Sporting a baggy men’s jacket with a mini skirt and Doc Martens was more than just a fad. It was the equivalent of throwing down a social gauntlet—a statement that women could also embrace their masculinity and express gender neutrality.
When CK One by Calvin Klein debuted in 1994, the fragrance represented a unisex view of culture that poured over to LGBT rights issues. The commercials for CK One shocked conservatives with their bold assertions of gender equality.
FUBU was a brand throughout the ’90s that was seen on hip-hop royalty. Most notably, LL Cool J who endorsed the brand.
FUBU meant “For us, by us.” Through its very existence, it made a case for developing a stronger economic status within the African-American community—a subject that is still a major issue today.
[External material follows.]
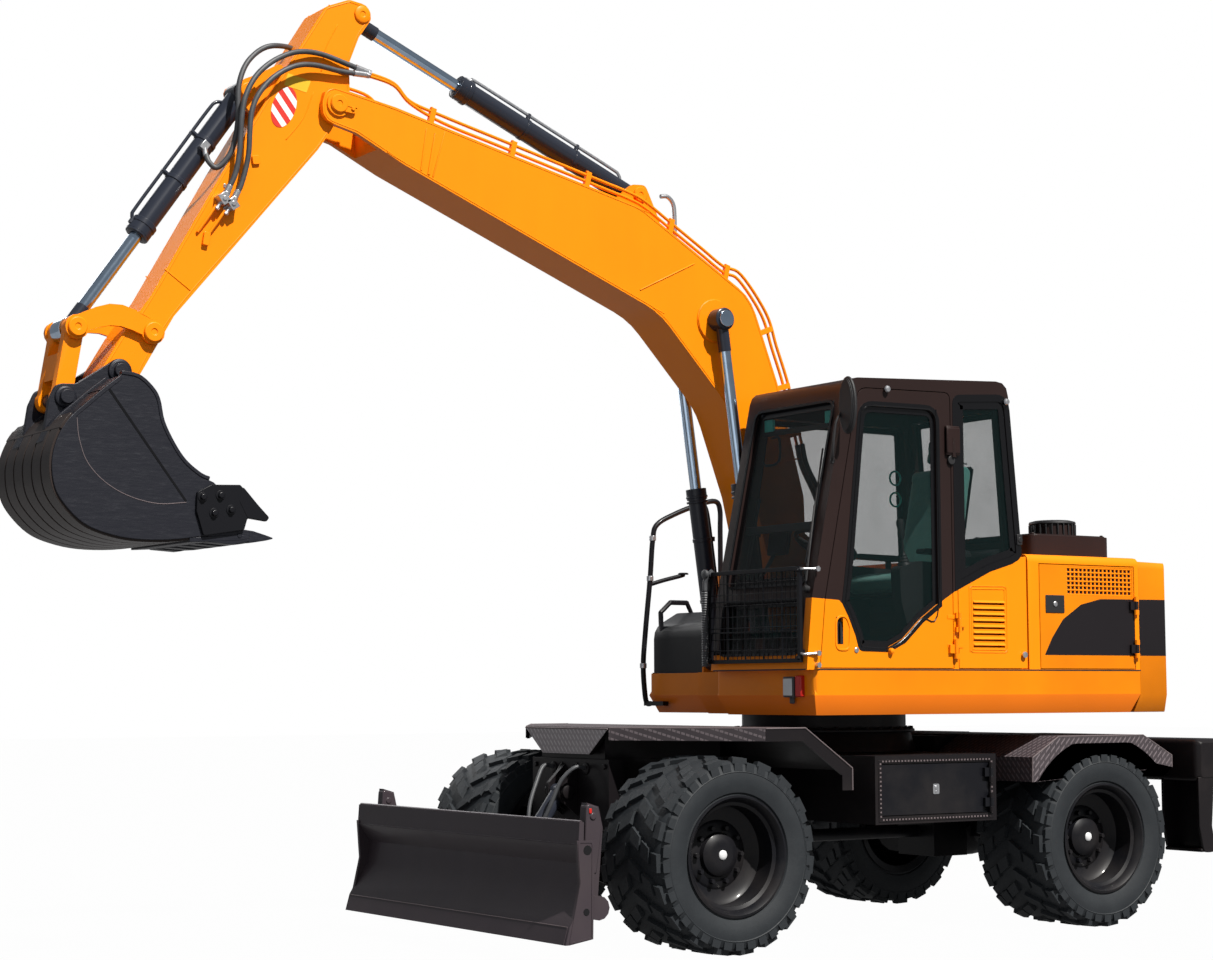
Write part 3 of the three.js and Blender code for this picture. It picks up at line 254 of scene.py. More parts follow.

FUBU was worn by anyone in the hip-hop way of life who was on the cutting edge of fashion.
And fashion definitely influences.
The deeper message of the clothing of the ’90s was to embrace your individuality, to think outside the box and follow your own path. It was reflected in the entire fabric of the decade.
That is what made it so unique. It was a response to things that young people felt needed to change.
Maybe that’s why its presence still reverberates. It has an effervescence and freedom of thought that is irreverent and irresponsible but also deeply profound.
To quote Kurt Cobain, it “smells like teen spirit.”